Krok w stronę UE
W wyniku porozumienia o liberalizacji handlu artykułami rolnymi podpisanego między Polską a krajami Piętnastki, trzy czwarte polskiej żywności trafi do Unii Europejskiej bez cła.
Zdaniem ministra rolnictwa, Artura Balazsa, umowa dobrze wróży przyszłości
negocjacji Polski z Unią. Polska była do tej pory jedynym spośród krajów
kandydujących, który nie miał takiej umowy. Porozumienie mogłoby obowiązywać
od początku przyszłego roku.
Bez cła będziemy mogli sprzedawać Unii i kupować od niej owoce i warzywa,
natomiast mięso, mleko, przetwory oraz zboża będą objete bezcłowymi kontyngentami.
"To bardzo daleko idący kompromis obu stron"; przekonuje Balazs.
"Myślę, że nasze porozumienie to wielki krok w kierunku otwarcia negocjacji
akcesyjnych" - dodał minister. Ekonomiści natomiast mają różne opinie
co do wpływu, jaki umowa ta będzie miała na ceny polskiej żywości. "Nie
można spodziewać się jakichś istotniejszych zmian na lepsze, jeśli chodzi
o nasze wydatki na żywność" ; stwierdził Krzysztof Dzierżawski z
Centrum Adama Smitha.

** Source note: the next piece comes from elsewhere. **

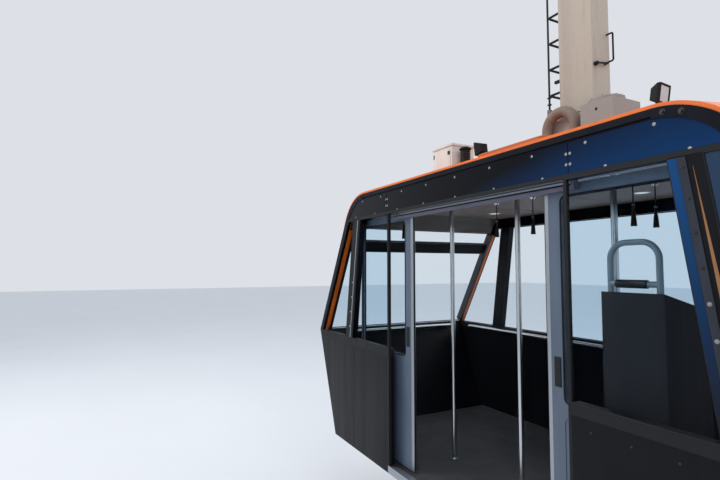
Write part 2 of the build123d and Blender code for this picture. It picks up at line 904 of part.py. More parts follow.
# Handrails along the far wall and across both ends, on short brackets
rail_level = waist_height - waist_rail_height / 2
far_rail_y = side_y - wall - handrail_stand_off
end_rail_x = foot_x(rail_level) - wall - handrail_stand_off
bracket_places = (-0.8, 0.0, 0.8)
with BuildPart() as handrails:
    far_half = end_rail_x - handrail_stand_off - 3 * handrail_diameter
    with BuildSketch(Plane.YZ.offset(-far_half)):
        with Locations((far_rail_y, z_floor + rail_level)):
            Circle(handrail_diameter / 2)
    extrude(amount=2 * far_half)
    for share in bracket_places:
        with BuildSketch(side_plane(side_y - wall - fit)):
            with Locations((share * far_half, rail_level)):
                Circle(handrail_diameter / 4)
        extrude(amount=handrail_stand_off - fit)
    end_half = far_rail_y - 3 * handrail_diameter
    for end in ends:
        with BuildSketch(side_plane(end_half)):
            with Locations((end * end_rail_x, rail_level)):
                Circle(handrail_diameter / 2)
        extrude(amount=2 * end_half)
        for share in bracket_places:
            with BuildSketch(Plane.YZ.offset(end * end_rail_x)):
                with Locations((share * end_half, z_floor + rail_level)):
                    Circle(handrail_diameter / 4)
            extrude(amount=end * (handrail_stand_off - fit - handrail_diameter / 4 * foot_tan))
finish(handrails, "handrails")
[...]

Wszyscy jednak są zgodni co do jednego; dzięki
konkurencji będziemy kupowali żywność lepszej jakości.
W ostatnim czasie stosunki między Polską a Unią były napięte - właśnie
z powodu nieustalonych reguł w handlu artykułami rolnymi. Podpisana wczoraj
umowa jest ważna także z politycznego punktu widzenia: wytrąca argument
tym, którzy do tej pory uporczywie sugerowali, że Polska nie zostanie przyjęta
do Unii w pierwszej kolejności - właśnie z powodu problemów z rolnictwem.